Believe me I wish I knew more people on my first day of school but that’s what makes college fun. Taking on this great new challenge all on your own with no clue of what to expect. The funny thing is that due to my late birthday I was 17 years old when I started college and believe me it was pretty intimidating. With that being said it would have made no sense if I went to a different school just because of my friends. Make sure you that you choose the school that is right for YOU, not your friends.

5 thoughts on “Is an Education a Debt Sentence?”

  1. Not bad advice. I’d add that considering a community college at least your first few years of school could be a good choice. It’ll allow you to knock out many of your graduation pre-requisites without needing to pay the higher price of a state or private school.

  2. To play devil’s advocate, “prestigious” schools often have big pools of money for financial aid. I actually got better financial aid at the more prestigious schools I got into than the smaller, less expensive schools, making the prestigious schools cheaper at the end of the day. I’d say do a lot of research about financial aid at various schools and work your butt off so that you are as qualified as possible.

  3. I got trapped when my major turned out not to be something I was good at, but the credits in it weren’t going to transfer to anything else. I was already nearly $30,000 in debt at the point that I realized this, and wasn’t entirely sure what the path was. I ended up getting a multidisciplinary studies degree, and I probably won’t ever use my degree for what it’s intended for. Also, it looks like if I pursue the field that I love and have talent in (backstage theater work), I won’t ever make enough money to justify my $42,000 film degree (which is barely tangentially related to theater) because theater really only pays about $30,000-$40,000/year after you’ve been doing it for 10-20 years.

    Of course, I never would have known I wasn’t good at film if I hadn’t gone to film school, so it’s a big catch-22. In the end, I don’t regret anything – I made the best choices I could with the information I had at any given time.

  4. Another thing that I read about recently and it seemed to make sense to me is when someone finishes high school, have them go out and work for like a year or 2.
    Get a feel of what they want to do, and make some money and then determine where they want to do.

    I find it very hard to imagine how someone can live with themselves and having 100K student loan debt. I got freaked out when I had 10K in debt.

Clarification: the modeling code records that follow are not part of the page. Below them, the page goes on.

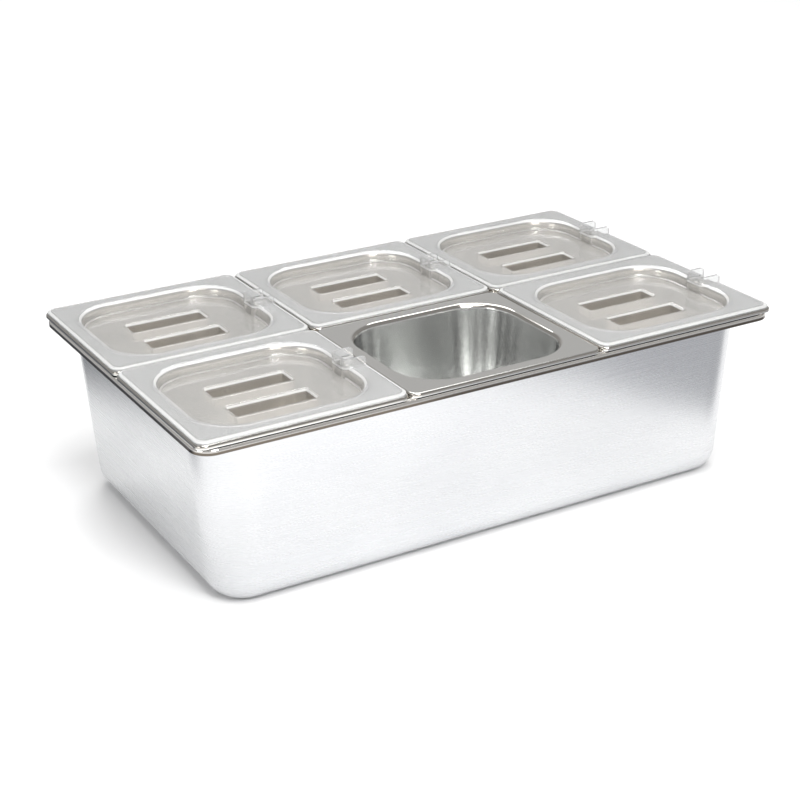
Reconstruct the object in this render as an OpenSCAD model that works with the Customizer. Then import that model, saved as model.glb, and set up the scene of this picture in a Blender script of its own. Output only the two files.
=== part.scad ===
// Ice serving tray for cold food. A full-size steel food tank holds crushed ice.
// Two cross bars hang in its mouth, and six small steel pans hang over the ice,
// three along and two deep. Five of them wear clear moulded lids with a sunk
// hand grip and a notch for a spoon. The front middle pan is open.
// The base stands on z = 0 with the plan centre at the origin. +X runs along
// the long side and +Y to the back. Sizes are in millimetres.

/* [Tank] */
// Length over the rim
tank_length = 530; // [480:5:600]
// Width over the rim
tank_width = 325; // [300:5:380]
// Height from the base to the top of the rim
tank_depth = 150; // [135:5:200]
// Thickness of the tank's sheet
tank_sheet = 0.8; // [0.6:0.1:1.2]
// Flat part of the rim, from its outer edge to the start of the roll-over
tank_flange = 9; // [8:0.5:12]
// Radius of the roll-over from the rim to the wall
tank_roll = 4; // [3:0.5:6]
// Slope of the wall, degrees from upright
tank_draft = 4.2; // [2:0.2:6]
// Corner radius of the mouth
tank_corner = 44; // [40:1:50]
// Radius where the wall meets the floor
tank_floor_radius = 20; // [10:1:26]
// Height of the turned-down edge of the rim
tank_edge_height = 5; // [4:0.5:8]
// Bend radius of the turned-down edge
tank_edge_radius = 2.4; // [1.5:0.1:3]
// Corner radius of the rim
tank_rim_corner = 16; // [10:1:24]

/* [Pans] */
// Free gap between the rims of two neighbours
pan_gap = 0.6; // [0.4:0.1:2]
// Height from a pan's base to the top of its rim
pan_depth = 100; // [65:5:110]
// Thickness of a pan's sheet
pan_sheet = 0.7; // [0.5:0.1:1]
// Clearance between a pan's wall and the tank's wall, at the mouth and its corners
pan_clearance = 1.2; // [0.8:0.1:3]
// Radius of the roll-over from the rim to the wall
pan_roll = 4; // [2.5:0.5:5]
// Slope of a pan's wall, degrees from upright
pan_draft = 5; // [4.6:0.2:8]
// Radius where a pan's wall meets its floor
pan_floor_radius = 10; // [6:1:14]
// Height of the turned-down edge of a pan's rim
pan_edge_height = 3.2; // [2.6:0.1:5]
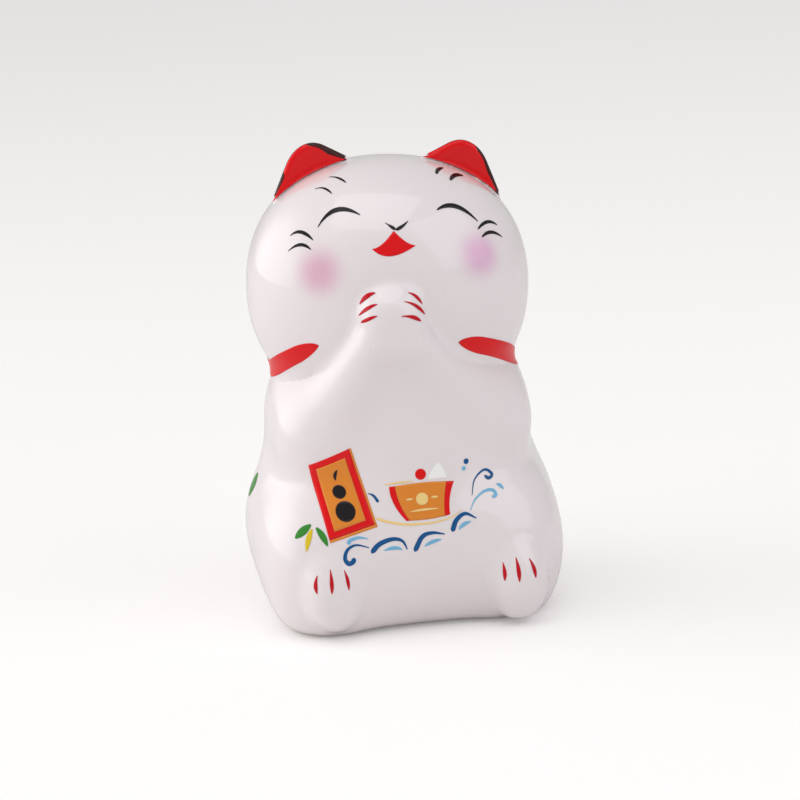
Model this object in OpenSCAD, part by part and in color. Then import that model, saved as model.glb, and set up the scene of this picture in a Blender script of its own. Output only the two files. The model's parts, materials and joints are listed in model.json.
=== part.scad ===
// Praying lucky cat figurine: one hollow slip-cast ceramic body with a glossy white
// glaze, and the colours that are laid on it afterwards and fired, each as its own
// thin layer. Millimetres. The cat faces -Y, +X is on the viewer's right, +Z is up,
// and the origin is the middle of the flat base. Left and right are the viewer's.

/* [Head] */
// Width of the head across the cheeks
head_w = 44.6; // [40:0.2:48]
// Depth of the head, face to nape
head_d = 39; // [34:0.5:42]
// Height of the head's egg shape, chin to crown
head_h = 40.4; // [36:0.2:44]
// Height of the head's centre above the table
head_z = 52.4; // [48:0.2:58]
// Squareness of the head, where 2 is a plain ellipsoid
head_square = 2.2; // [2:0.05:2.8]
// Turn of the head to the viewer's left, degrees
head_turn = 3; // [0:0.5:10]
// Tilt of the head to the viewer's right, degrees
head_tilt = 3.2; // [0:0.2:6]
// Softness of the crease between head and body
neck_blend = 3; // [1.5:0.5:5]

/* [Ears] */
// Length of an ear's foot, along the head
ear_len = 14; // [11:0.1:16]
// Height of an ear above its foot
ear_h = 5.4; // [4:0.05:7]
// Thickness of an ear, front to back
ear_d = 5.6; // [4:0.2:8]
// Distance from the middle of the head to the middle of an ear
ear_x = 11.8; // [10:0.1:14]
// Height of the middle of an ear's foot above the head's centre
ear_z = 16.8; // [14:0.1:19]
// How far an ear's outline leans inwards, per height
ear_lean = 0.21; // [0:0.01:0.4]
// Slope of an ear's foot, degrees
ear_slope = 27; // [15:1:35]
// Place of an ear's flat front, forward of the middle of the head
ear_front = 1.5; // [0:0.1:4]
// Width of the dark rim that frames the red of an ear
ear_rim = 0.5; // [0.3:0.1:1.2]

/* [Body] */
// Width, depth and height of the trunk's egg shape
trunk_size = [41.6, 35, 37]; // [30:0.5:50]
// Height of the trunk's centre
trunk_z = 32; // [28:0.5:38]
// Width, depth and height of the hips' egg shape
hip_size = [50, 38, 42]; // [34:0.5:60]
// Height of the hips' centre
hip_z = 14; // [11:0.5:18]
// How far behind the middle the hips' centre lies
hip_back = 2.8; // [0:0.2:6]
// Width, depth and height of the belly's egg shape
belly_size = [34, 27.6, 35]; // [24:0.5:42]
// Height of the belly's centre
belly_z = 15; // [12:0.5:20]
// How far in front of the middle the belly's centre lies
belly_fore = 7.2; // [4:0.2:10]
// Lower end of the rounded bib between the forearms
bib_low = [0, -8.5, 31]; // [-14:0.1:36]
// Radius of the bib at its lower end
bib_low_r = 9; // [6:0.1:11]
// Upper end of the bib, under the paws
bib_top = [-1.2, -16.6, 46]; // [-20:0.1:50]
// Radius of the bib at its upper end
bib_top_r = 3.9; // [2:0.1:5]
// Softness of the dips between the parts of the body
body_blend = 6; // [3:0.5:8]

/* [Legs and tail] */
// Width, depth and height of a thigh's egg shape
thigh_size = [21.6, 24, 29]; // [16:0.5:34]
// Distance from the middle to a thigh's centre
thigh_x = 13.3; // [10:0.1:16]
// How far in front of the middle a thigh's centre lies
thigh_fore = 8.8; // [6:0.2:12]
// Height of a thigh's centre
thigh_z = 10.5; // [8:0.5:14]
// Width, depth and height of a foot's bump
foot_size = [9.6, 8.8, 13.4]; // [6:0.2:16]
// Distance from the middle to a foot's centre
foot_x = 14.4; // [11:0.1:18]
// How far in front of the middle the left and right foot's centres lie
foot_fore = [18.2, 18.7]; // [16:0.1:20]
// Height of the left and right foot's centres
foot_z = [8.4, 7.2]; // [5:0.2:11]
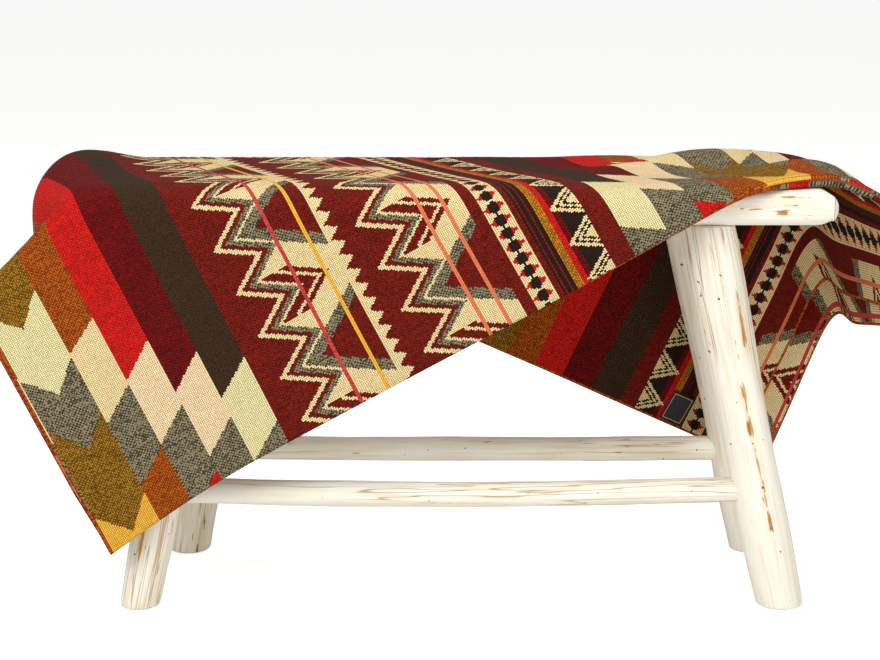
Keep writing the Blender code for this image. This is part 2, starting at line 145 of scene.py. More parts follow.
@dataclass(frozen=True)
class Wire:
    """A number in a node tree, on which ordinary sums build Math nodes.

    Attributes:
        tree: the tree to build in.
        socket: what gives the number, or the number itself.
    """

    tree: bpy.types.NodeTree
    socket: bpy.types.NodeSocket | float

    def _join(self, operation: str, *others: Wire | float) -> Wire:
        """Builds one Math node.

        Args:
            operation: the node's operation.
            others: its further inputs.

        Returns:
            The node's output.
        """
        node = self.tree.nodes.new("ShaderNodeMath")
        node.operation = operation
        for slot, value in enumerate((self, *others)):
            source = value.socket if isinstance(value, Wire) else value
            if isinstance(source, (int, float)):
                node.inputs[slot].default_value = float(source)
            else:
                self.tree.links.new(source, node.inputs[slot])
        return Wire(self.tree, node.outputs[0])

    def __add__(self, other: Wire | float) -> Wire:
        """Sum."""
        return self._join("ADD", other)

    def __sub__(self, other: Wire | float) -> Wire:
        """Difference."""
        return self._join("SUBTRACT", other)

    def __mul__(self, other: Wire | float) -> Wire:
        """Product, and for masks, both at once."""
        return self._join("MULTIPLY", other)

    def __truediv__(self, other: Wire | float) -> Wire:
        """Quotient."""
        return self._join("DIVIDE", other)

    def __lt__(self, other: Wire | float) -> Wire:
        """1 where this is less than the other."""
        return self._join("LESS_THAN", other)

    def __gt__(self, other: Wire | float) -> Wire:
        """1 where this is more than the other."""
        return self._join("GREATER_THAN", other)

    def least(self, other: Wire | float) -> Wire:
        """The smaller of the two."""
        return self._join("MINIMUM", other)

    def most(self, other: Wire | float) -> Wire:
        """The larger of the two."""
        return self._join("MAXIMUM", other)

    def size(self) -> Wire:
        """Without its sign."""
        return self._join("ABSOLUTE")

    def whole(self) -> Wire:
        """Rounded down."""
        return self._join("FLOOR")

    def part(self) -> Wire:
        """What is past the whole number."""
        return self._join("FRACT")

    def cycle(self, period: float) -> Wire:
        """Its place in a repeat that starts at 0."""
        return (self / period).part() * period

    def from_middle(self, start: float, period: float) -> Wire:
        """Its distance from the nearest of the marks start, start + period and so on."""
        return ((self - start + period / 2).cycle(period) - period / 2).size()

    def within(self, low: float, high: float) -> Wire:
        """1 from low to high."""
        return (self > low) * (self < high)

    def choose(self, mask: Wire, other: Wire | float) -> Wire:
        """This where the mask is 0, and the other where it is 1."""
        inverse = Wire(self.tree, 1.0) - mask
        return self * inverse + mask * other


def new_group(name: str, inputs: dict[str, str], outputs: dict[str, str]) -> bpy.types.NodeTree:
    """Starts a shader node group.

    Args:
        name: the group's name.
        inputs: socket type by socket name.
        outputs: socket type by socket name.

    Returns:
        The group, with its input and output nodes in it.
    """
    group = bpy.data.node_groups.new(name, "ShaderNodeTree")
    for title, kind in inputs.items():
        group.interface.new_socket(title, in_out="INPUT", socket_type=kind)
    for title, kind in outputs.items():
        group.interface.new_socket(title, in_out="OUTPUT", socket_type=kind)
    group.nodes.new("NodeGroupInput")
    group.nodes.new("NodeGroupOutput")
    return group


def ends(group: bpy.types.NodeTree) -> tuple[bpy.types.Node, bpy.types.Node]:
    """Returns a group's input node and output node."""
    return group.nodes["Group Input"], group.nodes["Group Output"]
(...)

  5. Parents need to take a larger role in insuring their children do not take on too much debt. Parents usually understand the debt issue; many students do not understand what a $50k+ debt load really means.

    We told our 3 children we would only pay the $50k per year for a private school only if it was an Ivy (or equiv. such as Stanford, etc). If they opted for a “Tier 2” school we were not paying the $50k per year and they therefore weren’t going there. Child #1’s first choice was Lehigh; we told him it was a very good school but clearly “Tier 2” (not Ivy) = no way we’re paying the $50k and we’re not signing any student loans. He then chose Virginia Tech and the Univ. of Maine (both far lower cost with excellent engineering programs), graduated with a Chemical Engineering degree, had 11 written job offers, he has a very good job now as an engineer…and had no debt when he graduated..

    Child #2’s first choice was the Univ. of Miami. Good football team, but not great academically. Clearly “Tier 2” = no way. She ended up choosing Pitt (far lower cost), graduated with an Industrial Engineering degree, turned down job offers from IBM and Accenture to teach math at one of this country’s most notorious prisons…and has no debt when she graduated.

    Child #3 chose the Univ. of Colorado ($40k out of state). Clearly “Tier 2” = no way…fall in love with a school close to home. He chose the Univ. of Buffalo = far lower cost = no debt.

    My point is that parents need to take a role in insuring that the debt burden does not get out-of-hand for them (don’t cheat yourself out of retirement savings) or the children (don’t sign for student loans). Go the community college route for a couple of years and then transfer to a good state school. I work with Fortune 100 companies all the time and I can tell you that, unless you KNOW you want to work on Wall St. when entering college (how many high school kids know that?; many Wall St. firms only interview Ivy grads), paying the big money for an Ivy or private school and putting yourself in debt is a very subjective decision and I’m not sure it’s really worth the cost. The starting salary for a teacher, engineer, financial analyst, nurse, and almost every profession out there is virtually identical whether you graduate from SUNY Buffalo or Princeton/Lehigh, etc. Yes, the Princeton degree looks better, but if you are a very good student, you bust your butt at Buffalo, co-op / intern every summer, and stay on the ball…’ll get a job at the same salary and do just as well financially as the private school graduate and there are numerous studies to show that….and you’ll have little-to-no debt to go along with it. Some of the private schools are under tremendous pressure to free up their endowment money to give more financial aid to students and if that’s available, the choice can be a no-brainer. But many endowments have taken a hit with the recession and some schools are not able to offer big financial aid packages as a result. If that’s the case, and the option is to go there and take out loans….I’d look very hard at other options (community colleges / lower-cost state schools).